Something inside me said I shouldn’t miss out on an opportunity to add miso. It’s one of those secret ingredients that adds so much flavor, but most people are too scared to use it, or maybe haven’t even heard of it. Miso is basically fermented soy beans and koji (a mold made from rice, barley, or soybeans). Sounds weird, but trust me it’s delicious! The fermentation adds a depth of flavor, no matter if it’s used in sweet or savory. Can’t really think of too many dishes where you shouldn’t add miso. There’s a lot of choices out there but I tend to use the darker versions, like red miso paste. Go out on a limb and pick some up at your local health food store or Japanese market. You’ll soon be adding it to everything.
Next Level Leftovers
If you would rather not eat straight ham for days and want to change it up, try making these quick fixes for leftovers.
- Ham & Cheese Sandwich – This seems obvious but not really. The other components of the sandwich really matter. A soft yeast roll or crusty white bread goes perfectly with this sandwich. You should be using the best cheese for this baby. Something sharp or funky, or both. Don’t embarrass your ham with a slice of American cheese. Give it a little lovin’ with some sharp cheddar, or go a step further with a smoked cheddar. Maybe you like something even funkier like Swiss or gruyere. It’s up to you, but just save the American cheese for a burger. Oh, and of course yellow or whole-grain mustard and a slather of mayo.
- Ham in Your Salad – I’m always adding bacon to my salad. Ham is obviously from the same animal but it’s a nice way to change up your salad routine! My go-to for leftover ham is a ham cobb salad. You can go crazy and add all the ingredients! Juicy tomatoes, ripe avocado, funky hard cheese, etc. Iceberg or Romaine hearts are my lettuce of choice because of their crunchy texture. The dressing could be made in a snap with leftover ham drippings emulsified quickly in a pan with some dijon mustard, a splash of apple cider vinegar, salt, and pepper.
- Ham in Your Pasta – Make a creamy and/or cheesy pasta and throw ham into the mix right at the end. You could also brown the ham (my preference) at the beginning to get more flavor. Set aside ham while you make your pasta. Throw it back in the pan at the end and toss.
Sweet, Miso, Mustard Glazed Ham Recipe
1 6-8 lb bone-in ham
1/2 c Coca-Cola
1 c brown sugar
1/2 c dijon mustard
3 Tbsp miso paste
Preheat oven according to package directions on ham. In a medium bowl, whisk together brown sugar, dijon mustard, and miso paste. Set aside. Line a sheet pan with several layers of tin foil, for extra leakage insurance. You’ll need a few extra pieces of foil to wrap up ham. Place a reserved sheet of tin foil in the pan and place ham face down in pan. Carefully bring up edges of foil near the ham, but not touching, to catch the coke and ham juices. Pour coke all over the ham. Cover ham with foil and place it in the oven.

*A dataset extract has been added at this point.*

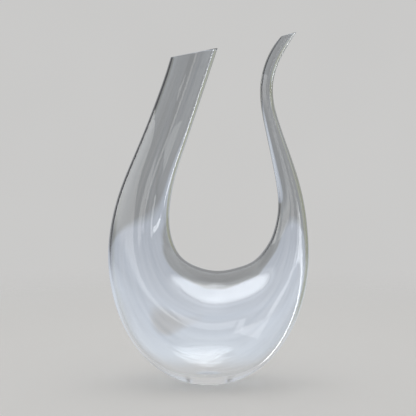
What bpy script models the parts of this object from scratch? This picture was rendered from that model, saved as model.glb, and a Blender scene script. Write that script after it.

Cook ham according to package directions and pull ham from oven when you have 30 minutes remaining. Remove foil from ham and coat completely with brown sugar, mustard, miso glaze. Cook, uncovered, an additional 30 minutes or until thickest part of ham reaches 140 degrees. Remove ham from oven and allow to rest at least 20 minutes before cutting. I like to baste the ham with reserved juices every 5 minutes or so while it’s cooling on the counter.